- [STORED DATA]

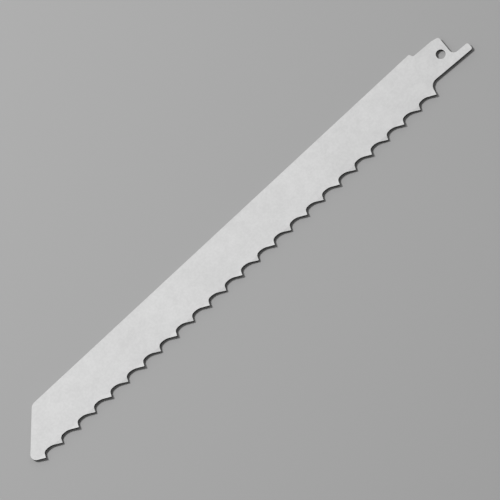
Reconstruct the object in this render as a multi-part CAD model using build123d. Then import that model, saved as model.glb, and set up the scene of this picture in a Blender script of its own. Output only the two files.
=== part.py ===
from build123d import *
import os
from math import atan2, cos, degrees, radians, sin, sqrt, tan

# A reciprocating saw blade with coarse scalloped teeth, punched from one flat steel strip.
# All lengths are in millimetres and all angles in degrees.
# The blade lies flat. Its pin hole is over the origin and its lower face is at height zero.
# +X runs along the back edge towards the tang, +Y towards the back edge, and +Z up.

# Strip
thickness = 1.5
body_width = 19.0              # from the back edge to the tooth tips
back_height = 8.45             # from the pin hole's centre to the back edge
edge_break = 0.1               # the small chamfer along the untoothed edges

# Tooth line
pitch = 8.467                  # three teeth to the inch
tooth_count = 25
last_tip_to_pin = 12.2         # along the blade, from the last tooth's tip to the pin hole
gullet_depth = 2.36
gullet_corner_radius = 1.8     # the tight bend behind each tooth's steep face
gullet_roof_radius = 6.0       # the long bend that runs out into the next tooth's flank
face_angle = 66.0              # each tooth's steep face, from the tooth line
flank_angle = 30.0             # each tooth's long flank, from the tooth line

# Set: the teeth are bent out of the strip by turns, up and down
set_offset = 0.28              # sideways lean at the tip
set_root = 0.6                 # from the gullet's roof down to the line about which a tooth is bent
set_bend_radius = 2.5
tooth_share = 0.6              # the part of a pitch, ahead of its tip, that leans with a tooth
trim = 0.5                     # spare steel beyond the tips before the outline is punched

# Nose
nose_angle = 46.5              # the straight nose cut, from the back edge
nose_overhang = 5.4            # along the blade, from the first tip to the nose's point
nose_point_radius = 2.1
nose_back_radius = 3.2

# Step down from the back edge to the shank
step_to_pin = 8.1              # along the blade, from the foot of the step to the pin hole
step_run = 0.7                 # length of the sloping step
step_radius = 0.8

# Shank, which leans towards the tooth side
shank_width = 12.7             # the half-inch shank that saw clamps take
shank_angle = 3.0
shoulder_to_pin = 3.85         # along the shank, from the pin hole to the shoulder's outer corner
shoulder_lean = 2.5            # how far the shoulder leans back from square
shoulder_radius = 1.2
lead_in_length = 3.2           # the shallow lead-in before the shoulder
lead_in_drop = 0.55
lead_in_radius = 6.0
heel_angle = 72.0              # the last tooth's face, from the tooth line
heel_radius = 3.3              # the bend from that face into the shank's lower edge
pin_hole_diameter = 3.8

# Tang
tang_width = 3.1
tang_to_pin = 10.8             # along the shank, from the pin hole to the tang's end
tang_foot_radius = 2.1         # the inner bend where the tang meets the shoulder
tang_end_radius = 0.85

# Places that follow from the sizes above
tip_y = back_height - body_width
last_tip_x = -last_tip_to_pin
first_tip_x = last_tip_x - (tooth_count - 1) * pitch
bend_y = tip_y + gullet_depth - set_root
set_angle = degrees(atan2(set_offset, bend_y - tip_y))
flat_end_y = bend_y + set_bend_radius * tan(radians(set_angle) / 2)


def on_shank(along, across):
    """A point given along and across the leaning shank, measured from the pin hole."""
    lean = radians(shank_angle)
    return (along * cos(lean) + across * sin(lean), across * cos(lean) - along * sin(lean))


def shank_edge_y(x, across):
    """The height at x of a line that runs along the shank, at a distance across from the pin hole."""
    lean = radians(shank_angle)
    return across / cos(lean) - x * tan(lean)


def heel_corner():
    """Where the last tooth's face would meet the shank's lower edge if the bend were sharp."""
    rise = tan(radians(heel_angle))
    lean = tan(radians(shank_angle))
    x = (last_tip_x * rise - tip_y + shank_edge_y(0, -shank_width / 2)) / (rise + lean)
    return (x, shank_edge_y(x, -shank_width / 2))


def heel_bend():
    """The heel's radius, or the largest that the last tooth's face has room for above half its height."""
    face_length = (heel_corner()[1] - tip_y - gullet_depth / 2) / sin(radians(heel_angle))
    return min(heel_radius, face_length / tan(radians(heel_angle + shank_angle) / 2))


def perimeter():
    """The untoothed part of the outline, from the last tip round the shank, back and nose to the first."""
    nose_x = first_tip_x - nose_overhang
    nose_y = tip_y + nose_overhang * tan(radians(flank_angle))
    nose_top_x = nose_x + (back_height - nose_y) / tan(radians(nose_angle))
    half = shank_width / 2
    tang_top = tang_width - half
    shoulder_top = half - lead_in_drop
    shoulder_foot = shoulder_to_pin - (shoulder_top - tang_top) * tan(radians(shoulder_lean))
    step_foot_x = -step_to_pin
    corners = [
        (heel_corner(), heel_bend()),
        (on_shank(tang_to_pin, -half), tang_end_radius),
        (on_shank(tang_to_pin, tang_top), tang_end_radius),
        (on_shank(shoulder_foot, tang_top), tang_foot_radius),
        (on_shank(shoulder_to_pin, shoulder_top), shoulder_radius),
        (on_shank(shoulder_to_pin - lead_in_length, half), lead_in_radius),
        ((step_foot_x, shank_edge_y(step_foot_x, half)), step_radius),
        ((step_foot_x - step_run, back_height), step_radius),
        ((nose_top_x, back_height), nose_back_radius),
        ((nose_x, nose_y), nose_point_radius),
    ]
    points = [point for point, radius in corners]
    radii = [radius for point, radius in corners]
    return FilletPolyline((last_tip_x, tip_y), *points, (first_tip_x, tip_y), radius=radii)


def gullet():
    """One gullet's line between two tips, with the first tip at the origin and the next a pitch away.

    It goes up the steep face, round the tight corner, over the long roof and down the flank.
    Each stretch is tangent to the next.
    """
    face = radians(face_angle)
    flank = radians(flank_angle)
    up_face = Vector(cos(face), sin(face))
    off_face = Vector(sin(face), -cos(face))
    roof_centre = Vector(
        pitch - (gullet_roof_radius + (gullet_depth - gullet_roof_radius) * cos(flank)) / sin(flank),
        gullet_depth - gullet_roof_radius,
    )
    # The corner's centre is one corner radius off the face, and its bend touches the roof from inside.
    start = off_face * gullet_corner_radius - roof_centre
    reach = start.dot(up_face)
    gap = gullet_roof_radius - gullet_corner_radius
    face_length = sqrt(reach**2 - start.length**2 + gap**2) - reach
    corner_centre = up_face * face_length + off_face * gullet_corner_radius
    corner_start = up_face * face_length
    corner_end = roof_centre + (corner_centre - roof_centre).normalized() * gullet_roof_radius
    roof_end = roof_centre + Vector(sin(flank), cos(flank)) * gullet_roof_radius
    corner = TangentArc(corner_start, corner_end, tangent=up_face)
    roof = TangentArc(corner_end, roof_end, tangent=corner % 1)
    return [Line((0, 0), corner_start), corner, roof, Line(roof_end, (pitch, 0))]


def punched_outline():
    """The whole outline with its teeth, and with the pin hole in it."""
    teeth = [
        Pos(first_tip_x + index * pitch, tip_y) * stretch
        for index in range(tooth_count - 1)
        for stretch in gullet()
    ]
    return make_face([perimeter(), *teeth]) - Circle(pin_hole_diameter / 2)


def flat_strip():
    """The flat steel above the set bend, with its outer edges broken."""
    tooth_line = Line((first_tip_x, tip_y), (last_tip_x, tip_y))
    blank = extrude(make_face([perimeter(), tooth_line]), thickness)
    outer_edges = [
        edge
        for face in blank.faces().filter_by(Axis.Z)
        for edge in face.edges()
        if edge.center().Y > tip_y + edge_break
    ]
    blank = chamfer(outer_edges, edge_break)
    return split(blank, Plane.XZ.offset(-flat_end_y), keep=Keep.BOTTOM)


def leaning_strip(index):
    """The strip's lower edge over one tooth's pitch, bent up or down about the bend line."""
    side = 1 if index % 2 == 0 else -1
    low_y = tip_y - trim
    low_z = side * (bend_y - low_y) * tan(radians(set_angle))
    turn = -side * set_angle
    lower_bend = JernArc((flat_end_y, 0), (-1, 0), set_bend_radius, turn)
    upper_bend = JernArc((flat_end_y, thickness), (-1, 0), set_bend_radius, turn)
    tooth_end = Polyline(lower_bend @ 1, (low_y, low_z), (low_y, low_z + thickness), upper_bend @ 1)
    section = make_face([lower_bend, tooth_end, upper_bend, Line(upper_bend @ 0, lower_bend @ 0)])
    start = first_tip_x + (index - tooth_share) * pitch
    return Pos(start, 0, 0) * extrude(Plane.YZ * section, pitch)


def saw_blade():
    """The flat strip and its leaning lower edge, cut to the toothed outline."""
    strip = flat_strip() + [leaning_strip(index) for index in range(tooth_count)]
    deep = thickness + 2 * set_offset
    punch = extrude(punched_outline(), deep, both=True)
    return strip & punch


os.makedirs("parts", exist_ok=True)
export_step(saw_blade(), "parts/saw_blade.step")
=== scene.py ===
from math import cos, radians, sin

import bpy
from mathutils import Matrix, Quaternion, Vector


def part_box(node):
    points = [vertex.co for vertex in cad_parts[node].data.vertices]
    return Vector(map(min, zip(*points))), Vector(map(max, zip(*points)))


# A flat steel saw blade lying on a pale floor.
# All lengths are in metres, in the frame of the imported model.
# The blade's pin hole is over the origin, +X runs to the tang and +Y to the back edge.
# Directions are given by azimuth, in degrees from +X, and by elevation.

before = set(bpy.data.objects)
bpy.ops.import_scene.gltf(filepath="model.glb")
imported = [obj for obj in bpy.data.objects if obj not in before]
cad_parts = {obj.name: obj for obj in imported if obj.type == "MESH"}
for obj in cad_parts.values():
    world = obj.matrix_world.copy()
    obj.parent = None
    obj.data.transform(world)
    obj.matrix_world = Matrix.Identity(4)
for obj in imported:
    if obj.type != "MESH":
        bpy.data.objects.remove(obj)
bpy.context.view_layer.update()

MM = 0.001
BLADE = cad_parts["saw_blade"]
LOW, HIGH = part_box("saw_blade")
MIDDLE = (LOW + HIGH) / 2

# Camera, on the tooth side
AIM = Vector((-0.10506, -0.00536, 0.0015))    # the point of the upper face at the picture's centre
CAMERA_AZIMUTH = -107.95
CAMERA_ELEVATION = 76.0
CAMERA_DISTANCE = 1.2885
CAMERA_ROLL = -25.46          # turns the blade to its slant in the picture
SENSOR_WIDTH = 36.0           # this and the lens are in millimetres
LENS = 243.6

# Floor
FLOOR_SIZE = 6.0
FLOOR_GREY = 0.37
FLOOR_ROUGHNESS = 0.9
FLOOR_SPECULAR = 0.2

# Sky: dim all round, with one broad glow high over the blade's back edge
SKY_DIM = 0.125
SKY_BRIGHT = 0.49
GLOW_AZIMUTH = 90
GLOW_ELEVATION = 60
GLOW_INNER = 0.85             # cosine of the angle within which the glow is even
GLOW_OUTER = 0.2              # cosine of the angle past which the sky is dim

# Key light: a softbox on the back edge's side, a little towards the nose
KEY_AZIMUTH = 112
KEY_ELEVATION = 62
KEY_DISTANCE = 1.1
KEY_SIZE = 0.17
KEY_POWER = 9.4               # watts

# Steel. Each spread is how far a pattern shifts its value either way.
METALLIC = 0.5                # the blasted skin shines only in part as bare metal does
FACE_TONE = 0.67
CLOUD_SIZE = 30 * MM
CLOUD_SPREAD = 0.032
CLOUD_DETAIL = 3.0
MOTTLE_SIZE = 3.5 * MM
MOTTLE_SPREAD = 0.012
SPECK_SIZE = 0.9 * MM
SPECK_SPREAD = 0.016
ROUGHNESS = 0.8
ROUGHNESS_SPREAD = 0.03
GRAIN_SIZE = 0.16 * MM
GRAIN_DEPTH = 0.01 * MM
NOISE_DETAIL = 2.0
NOISE_LOW = 0.3               # raw noise mostly lies between these two values
NOISE_HIGH = 0.7

# Punched edges: steel darker than the faces, with painted shade that turns the edges facing the
# tooth side, away from the key light, nearly black
BACK_TONE = 0.3
# The painted shade's tone, for edges that face the tooth side.
PAINTED_SHADE_EDGE_TONE = 0.05
PAINTED_SHADE_FACING = -0.5           # how far towards the back an edge with full painted shade faces
BACK_FACING = 0.8             # and one that has no painted shade
STREAK_SPREAD = 0.03
STREAK_STRETCH = 0.15         # how the grain is drawn out along the punch's stroke
EDGE_TILT = 0.35              # a surface is an edge where its normal's height is less than this
FACE_TILT = 0.6               # and a face where it is more than this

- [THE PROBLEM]
Starting at the top of the data above, repeat every line exactly until the line containing "edge_break = 0.1" has been given, then stop.

- [THE RESPONSE]
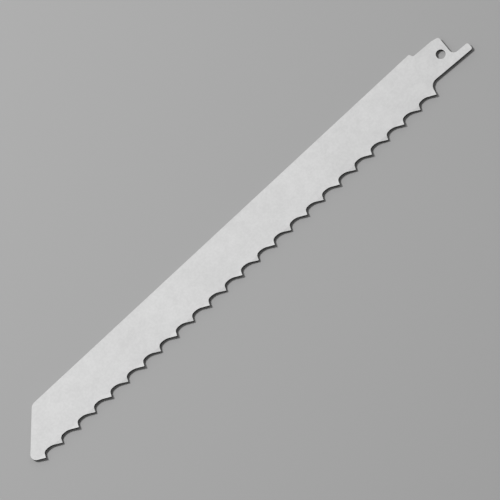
Reconstruct the object in this render as a multi-part CAD model using build123d. Then import that model, saved as model.glb, and set up the scene of this picture in a Blender script of its own. Output only the two files.
=== part.py ===
from build123d import *
import os
from math import atan2, cos, degrees, radians, sin, sqrt, tan

# A reciprocating saw blade with coarse scalloped teeth, punched from one flat steel strip.
# All lengths are in millimetres and all angles in degrees.
# The blade lies flat. Its pin hole is over the origin and its lower face is at height zero.
# +X runs along the back edge towards the tang, +Y towards the back edge, and +Z up.

# Strip
thickness = 1.5
body_width = 19.0              # from the back edge to the tooth tips
back_height = 8.45             # from the pin hole's centre to the back edge
edge_break = 0.1               # the small chamfer along the untoothed edges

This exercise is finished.